- 34°41′35″N 110°16′12″E﻿ / ﻿34.693056°N 110.27°E
- Type: Paleolithic
- Periods: Pleistocene
- Location: Shanxi
- Region: North China
- Part of: Paleolithic China

= Xihoudu =

Archaeological site in Shanxi Province, China

Xihoudu (西侯度 (Xīhóudù)) is an archeological site located in the Shanxi Province of China. The site has been dated to 2.43 million years ago, i.e. the Paleolithic Age. In total 32 stone implements were found at the site.

==Discovery==
In 1929, Chinese prehistoric archaeologist and paleontologist Professor Pei Wenzhong discovered the skull fossil of the "Peking Man" 500,000 years ago at the Zhoukoudian site in Beijing. However, the Paleolithic archaeologist Wang Jian(王建) inferred that there must have been more primitive humans before the "Peking Man". This inference was affirmed by the paleoanthropologist Professor Jia Lanpo(贾兰坡). In order to prove their theoretical inference, Jia Lanpo, Wang Jian and others analyzed from the aspects of paleogeography and paleoclimate, and began to search for human remains in the Nihewan stratum.

In 1959, archaeologists discovered the site on a terrace 170 meters above the river surface on the east bank of the Yellow River in Xihoudu Village, Ruicheng County. Three excavations were carried out in 1961, 1962, and 2005. Dating back 1.8 million years, it is the oldest known Paleolithic cultural sites in China.

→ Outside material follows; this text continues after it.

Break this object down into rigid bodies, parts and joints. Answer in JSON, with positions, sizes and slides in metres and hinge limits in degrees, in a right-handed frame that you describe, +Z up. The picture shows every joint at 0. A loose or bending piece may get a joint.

In 1983, the Ruicheng County People's Government established the Xihoudu Cultural Relics Protection Group; in 1986, the Shanxi Provincial People's Government announced the Xihoudu Cultural Site as a key cultural relic protection unit in the province; in 1988, the Xihoudu Site was designated as a national key cultural relic Protection unit (third batch). In 2013, the cultural relics department of Ruicheng County, Shanxi Province built the Xihoudu Site Exhibition Hall with a total construction area of about 130 square meters to protect the unearthed cultural relics.

==Geography==
The Xihoudu site is located on the sunny slope of Zhongtiao Mountain in the northwest corner of Ruicheng County in the south of Shanxi Province, in the middle reaches of the Yellow River. Archaeologists believe that in ancient times, the climate here was mild and the aquatic plants were abundant; there were ancient Chinese bison, Shanxi woolly rhinoceros, Equus sanmeniensis (ancient horse), gazella blacki (ancient gazelle), Palaeoloxodon namadicus (paleo elephant), Sus lydekkeri, Père David's deer, etc. There are all kinds of fish. Such a natural environment is suitable for human survival and reproduction.

==Archaeological Site==
A total of 32 stone artifacts were discovered at the Xihoudu site in the 1960s, including stone cores, flakes, and stone tools. They are among the earliest stone tools discovered in China. The stone tooling technology is relatively primitive, the raw material is quartzite of various colors, there are also a small amount of vein quartz and volcanic rock. During more than 50 days of excavation in 2005, more than 1,500 stone products and animal fossil specimens were found. Among the stone products, there are many fine products and standardized products with lighter abrasion and clear strike marks.

Some relics coexisting with stone tools include cut or scraped antlers, as well as burned animal bones, horns and teeth, which are considered to be signs of human use of fire. The history of the ancient Chinese people using fire at the Xihoudu site has advanced 1.1 million years from 500,000 to 700,000 years ago in Zhoukoudian Peking.

The coexisting animal fossils include ostrich, Castoroides, hedgehog, rabbit, Palaeoloxodon namadicus (paleo elephant), Sus lydekkeri (ancient boar), Père David's deer, Axis shansius (ancient deer), flat-fronted elephant (Elephas planifrons), hyena, Shanxi woolly rhinoceros, Elasmotherium, Equus sanmeniensis (ancient horse), Hippotherium, ancient Chinese bisons(Bison palaeosinensis), Leptobos, gazella blacki (ancient gazelle) and Euctenoceros boulei, etc.

==Disputes==
After the discovery of the Xihoudu site, it has not been fully recognized by the academic community. There are disagreements and disputes about whether the unearthed stone tools were made by hand. Pei Wenzhong, Zhang Senshui(张森水), etc. believe that the "artificial nature of stone tools cannot be determined" and suspect that it was caused by river collisions
Experts from the Shanxi Provincial Institute of Archaeology believe that the most effective way to resolve these disputes and problems is to further excavate to obtain new information.

In 2020, a new study of 39 lithics produced an isochron 26Al/10Be (aluminum-26 to beryllium-10) burial dating of Xihoudu of 2.43 Ma. This would make Xihoudu the oldest paleolithic site in China.